Omar, it isn’t very often that I comment on videos, but I just wanted to let you know that I genuinely appreciate all the work that you put into your fans and music. I appreciate genuine artist :) Over the years, I’ve developed a very close attachment to your music and it helps me get through the day even when it’s rough. As a musician, I really enjoy feeling something when I play my instrument or when I hear a song that a like and your music does it for me. Please keep doing what you’re doing and know that your fans love you just like me :) ❤️
Omar the man his self !!! seeing this doc on 18th of june was amazing seeing your dad be part of it, ur ups and downs of how u felt writing this album. What has inspired u, its been great man. I been rocking with u since 2018 since stereo and the love i got for u has never ended. Watching u grow and us growing with u has been amazing no one deserves all this success more than u man !! the album is amzing and cant wait for all my vinyls lol
Spending the whole midnight listening to the whole album. It feels so personal and close to heart. its sooo beautiful, Omar. thank you for sharing this with us🥹🤍
AAHAHHH THIS ALBUM GONNA CHANGE MY LIFE I KNOW IT LOL… luv you sm Omar, your music has gotten me thru so much already. these lil behind the scenes are so cool ❤
Omar thank you so much you truly have changed my life every time i have been in a dark place in my life i have always look at your music as a escape, you’re a amazing person.

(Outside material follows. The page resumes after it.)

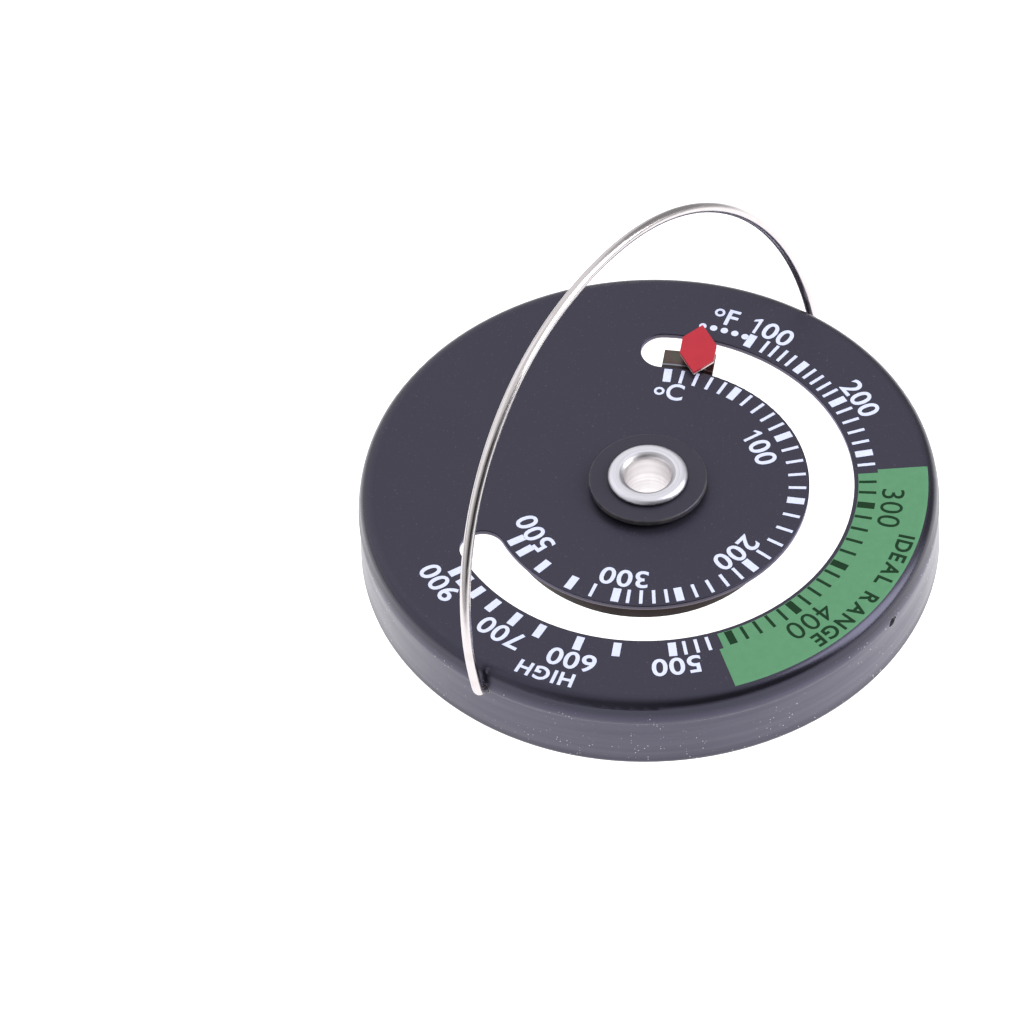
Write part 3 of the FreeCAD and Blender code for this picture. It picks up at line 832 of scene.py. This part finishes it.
def tab_bimetal():
    """The bracket's own strip, with a painted highlight along the line where the tab bends down and painted
    shade inside that line.
    """
    finish = bimetal("tab_bimetal", steel=rgb(0.19, 0.135, 0.13), copper=rgb(0.15, 0.10, 0.095),
                     browned=rgb(0.050, 0.032, 0.032))
    metal = finish.shader.inputs["Base Color"].links[0].from_socket
    radius = finish.radius()
    stain = finish.ramp(finish.noise(0.9, 3.0), 0.42, 0.60, 0.0, 0.8)
    metal = finish.mix(stain, metal, rgb(0.105, 0.112, 0.090))
    # Painted shade: the tab is darker inside the bend line, where its inner wall turns down out of the
    # light.
    inside = finish.ramp(radius, TAB_BEND_HIGHLIGHT - 0.15, TAB_BEND_HIGHLIGHT, 0.8, 0.0)
    metal = finish.mix(inside, metal, rgb(0.040, 0.036, 0.040))
    # Painted highlight: a pale line where the tab bends down.
    bend_highlight = finish.ramp(finish.apart(radius, TAB_BEND_HIGHLIGHT), 0.05, 0.13, 0.85, 0.0)
    metal = finish.mix(bend_highlight, metal, rgb(0.30, 0.34, 0.40))
    finish.set(Base_Color=metal)
    return finish.material


def red_flag():
    """Red paint on the flag, with pale sheared edges near its underside, partly bare metal and partly a
    painted highlight.
    """
    finish = Finish("red_flag", specular=0.40)
    edge = finish.ramp(finish.math("ABSOLUTE", finish.normal_z), 0.45, 0.8, 1.0, 0.0)
    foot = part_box("pointer_flag")[0].z / MM
    above_foot = finish.math("SUBTRACT", finish.z, foot)
    # The lower part of the sheared edge is pale: partly bare metal, partly a painted highlight.
    bare = finish.product(edge, finish.ramp(above_foot, *FLAG_BARE_AND_HIGHLIGHT, 1.0, 0.0))
    cloud = finish.noise(0.8, 3.0)
    grain = finish.noise(9.0, 2.0)
    paint = finish.mix(cloud, rgb(0.38, 0.008, 0.022), rgb(0.46, 0.014, 0.033))
    finish.set(Base_Color=finish.mix(bare, paint, rgb(0.74, 0.62, 0.62)))
    finish.set(Metallic=finish.ramp(bare, 0.0, 1.0, 0.0, 0.8))
    finish.set(Roughness=finish.ramp(cloud, 0.3, 0.7, 0.36, 0.46))
    finish.bump(grain, 0.004)
    return finish.material


def ferrite():
    """Pressed and sintered ferrite: dark grey, slightly granular, with pale chips."""
    finish = Finish("ferrite")
    cloud = finish.noise(0.6, 4.0)
    grain = finish.noise(6.0, 3.0)
    stone = finish.mix(cloud, rgb(0.030, 0.030, 0.033), rgb(0.055, 0.055, 0.058))
    finish.set(Base_Color=finish.mix(finish.specks(1.4, 0.12, 0.10), stone, rgb(0.16, 0.16, 0.16)))
    finish.set(Roughness=finish.ramp(grain, 0.3, 0.7, 0.42, 0.60))
    finish.bump(grain, 0.012)
    return finish.material


def ink(name, thin, full, roughness=0.5, specular=0.5):
    """Screen-printed ink, a little uneven in cover, with the mesh's faint grain."""
    finish = Finish(name, specular=specular)
    cover = finish.noise(1.1, 4.0)
    grain = finish.noise(10.0, 2.0)
    shade = finish.product(finish.math("ADD", cover, grain), 0.5)
    finish.set(Base_Color=finish.mix(finish.ramp(shade, 0.3, 0.7), thin, full))
    finish.set(Roughness=finish.ramp(cover, 0.3, 0.7, roughness - 0.05, roughness + 0.07))
    finish.bump(grain, 0.003)
    return finish.material


def dress(objects, material):
    for piece in objects:
        piece.data.materials.clear()
        piece.data.materials.append(material)


# ---- Stage -------------------------------------------------------------------

def add_camera():
    """Looks at the dial from the front and above, with the dial off the middle of the frame."""
    height = math.radians(CAMERA_ELEVATION)
    away = Vector((0, -math.cos(height), math.sin(height)))
    camera = bpy.data.objects.new("camera", bpy.data.cameras.new("camera"))
    bpy.context.scene.collection.objects.link(camera)
    camera.data.lens = LENS
    camera.data.sensor_width = SENSOR
    camera.data.clip_start = 0.01
    camera.location = CENTRE + away * CAMERA_DISTANCE
    roll = Quaternion((0, 0, 1), math.radians(CAMERA_ROLL))
    offset = Vector((DIAL_RIGHT_OF_MIDDLE * SENSOR / LENS, DIAL_ABOVE_MIDDLE * SENSOR / LENS, -1))
    seen_at = roll.inverted() @ offset.normalized()
    turn = seen_at.rotation_difference(Vector((0, 0, -1)))
    camera.rotation_mode = "QUATERNION"
    camera.rotation_quaternion = away.to_track_quat("Z", "Y") @ turn @ roll.inverted()
    bpy.context.scene.camera = camera


def add_floor():
    """A pale lit table that the thermometer stands on."""
    drawing = bmesh.new()
    drawing.faces.new([drawing.verts.new((x * TABLE_HALF, y * TABLE_HALF, -TABLE_GAP)) for x, y in SQUARE])
    floor = add_object("floor", drawing)
    finish = Finish("lit_table")
    finish.set(Base_Color=rgb(TABLE_GREY, TABLE_GREY, TABLE_GREY), Roughness=0.9)
    finish.set(Emission_Color=rgb(1, 1, 1))
    finish.set(Emission_Strength=finish.ramp(finish.radius(), *TABLE_EDGE, TABLE_GLOW, TABLE_FAR_GLOW))
    dress([floor], finish.material)


def add_softbox(name, azimuth, elevation, width, height, power):
    lamp = bpy.data.lights.new(name, "AREA")
    lamp.shape = "RECTANGLE"
    lamp.size = width
    lamp.size_y = height
    lamp.energy = power
    softbox = bpy.data.objects.new(name, lamp)
    bpy.context.scene.collection.objects.link(softbox)
    away = towards(azimuth, elevation)
    softbox.location = CENTRE + away * SOFTBOX_DISTANCE
    softbox.rotation_euler = away.to_track_quat("Z", "Y").to_euler()


def add_light():
    """A pale room with darker patches, and a softbox on each side of the thermometer."""
    world = bpy.data.worlds.new("studio")
    bpy.context.scene.world = world
    world.use_nodes = True
    nodes = world.node_tree.nodes
    links = world.node_tree.links
    direction = nodes.new("ShaderNodeTexCoord").outputs["Generated"]
    total = nodes.new("ShaderNodeValue").outputs[0]
    total.default_value = ROOM_LEVEL
    for azimuth, elevation, full, end, change in ROOM_PATCHES:
        tilt = nodes.new("ShaderNodeVectorMath")
        tilt.operation = "DOT_PRODUCT"
        tilt.inputs[1].default_value = towards(azimuth, elevation)
        links.new(direction, tilt.inputs[0])
        fade = nodes.new("ShaderNodeMapRange")
        fade.interpolation_type = "SMOOTHSTEP"
        fade.inputs["From Min"].default_value = math.cos(math.radians(end))
        fade.inputs["From Max"].default_value = math.cos(math.radians(full))
        fade.inputs["To Max"].default_value = change
        links.new(tilt.outputs["Value"], fade.inputs["Value"])
        level = nodes.new("ShaderNodeMath")
        links.new(total, level.inputs[0])
        links.new(fade.outputs["Result"], level.inputs[1])
        total = level.outputs[0]
    lit = nodes.new("ShaderNodeMath")
    lit.operation = "MAXIMUM"
    lit.inputs[1].default_value = ROOM_DARKEST
    links.new(total, lit.inputs[0])
    nodes["Background"].inputs["Color"].default_value = rgb(1, 1, 1)
    links.new(lit.outputs[0], nodes["Background"].inputs["Strength"])
    for name, settings in SOFTBOXES.items():
        add_softbox(name, *settings)


# ---- Assembly ----------------------------------------------------------------

def add_print():
    white = ink("white_ink", rgb(0.61, 0.65, 0.88), rgb(0.69, 0.73, 0.97))
    green = ink("green_ink", rgb(0.068, 0.225, 0.106), rgb(0.086, 0.260, 0.128))
    dark = ink("dark_ink", rgb(0.004, 0.028, 0.009), rgb(0.007, 0.036, 0.013), specular=0.14)
    white_pieces = [white_marks(), scale_dots(), white_numbers(), unit_letters(),
                    zone_word("zone_word_high", HIGH_WORD, overprint=False)]
    dark_pieces = [dark_marks(), dark_numbers(),
                   zone_word("zone_words_normal", ZONE_WORDS, overprint=True)]
    zone = green_zone()
    dress(white_pieces, white)
    dress(dark_pieces, dark)
    dress([zone], green)
    for piece in white_pieces + dark_pieces + [zone]:
        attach(piece, "case")


def finish_nodes():
    """Gives each CAD node its finish."""
    nodes = frame["nodes"]
    zinc = zinc_steel()
    # Painted shade: the coil's colours are held near black to stand in for the shade inside the case.
    shaded_coil_finish = bimetal("coil_bimetal_shaded", steel=rgb(0.034, 0.026, 0.028), copper=rgb(0.026, 0.017, 0.017),
                          browned=rgb(0.010, 0.006, 0.006))
    brass = turned_metal("hub_brass", dark=rgb(0.50, 0.34, 0.14), light=rgb(0.70, 0.50, 0.22),
                         roughness=0.30, ring_scale=6.0, relief=0.006)
    finishes = {
        "dial_case": black_enamel(),
        "bail_wire": stainless_wire(),
        "front_washer": black_washer(),
        "spacer_shim": zinc,
        "centre_eyelet": eyelet_aluminium(),
        "coil_hub": brass,
        "pointer_bracket": tab_bimetal(),
        "flag_stud": zinc,
        "pointer_flag": red_flag(),
        "magnet_plate": zinc,
        "ring_magnet": ferrite(),
        "rear_washer": zinc,
    }
    for name, material in finishes.items():
        dress([nodes[name]], material)
    dress([bimetal_strip()], shaded_coil_finish.material)


bpy.context.scene.view_settings.view_transform = "Standard"
add_camera()
add_floor()
add_light()
finish_nodes()
add_print()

hey omarr!! congrats SO much on god said no!! i’m jj, i’m gay, i’m 15 years old and recently i’ve been really stressed out about making music and working for a possible music career in my future. i’ve always (heavy on always) wanted to be a entertainer, singer and performer. but this year, its really hit me that i need to hurry up or i’m not gonna be able to pursue that (for some reason) and i feel like i’m not doing enough - your music‘s really had a heavy impact on me this year, providing me a space to escape my current anxieties, and my toxic home environment, so i was just wondering if you had any advice. thanks so much for everything and congrats :)
I don’t know if Omar was inspired by the recent brilliant rockumentary about The Beatles “Get Back” but thanks to him for this immersive experience of his work and generally what is the artistic direction of an album. I wish this was longer because it very interested me. Saludos franceses, felicidades por este hermoso álbum y gracias por esta gran idea Omar. ¡ Cuidate mucho !
Oh omar. You don't know how it feels to know you've suffered because of love. Love that felt so real. So strong. You are like me and that is so comforting. You are more than the love you feel for others and you know that now more than ever. I love you. You really are.
so excited for the album drop!! your music is so moving, relatable, and inspiring as an artist myself. ready to cry and sing along to every song, TU ERES INCREÍBLE MUAH
dude i can’t wait to listen to the full album 🙏 3 boys means so much to me and i’m so excited to see everything else you create. SEE YOU IN CHARLOTTE BFF
im so ready for this album, been counting down the days 🫶🏼 also philly show on my bday!! 💖 been a fan since 2018 and been waiting for the chance to see you live 🤞🏽🤞🏽🤞🏽
This year has been rough for me and ending a very toxic relationship, hearing you describe and talk about what this album is hits so hard and I know hearing it will completely demolish me lol but I know many of us going though it and will go through it together by listening to this masterpiece. Grateful for your Omar! Te amo! 🩵
when I saw John mayer, my hear stopped for a second. Immeadiately though I was so damn luck to have been able to see JM and OA live on concert this year.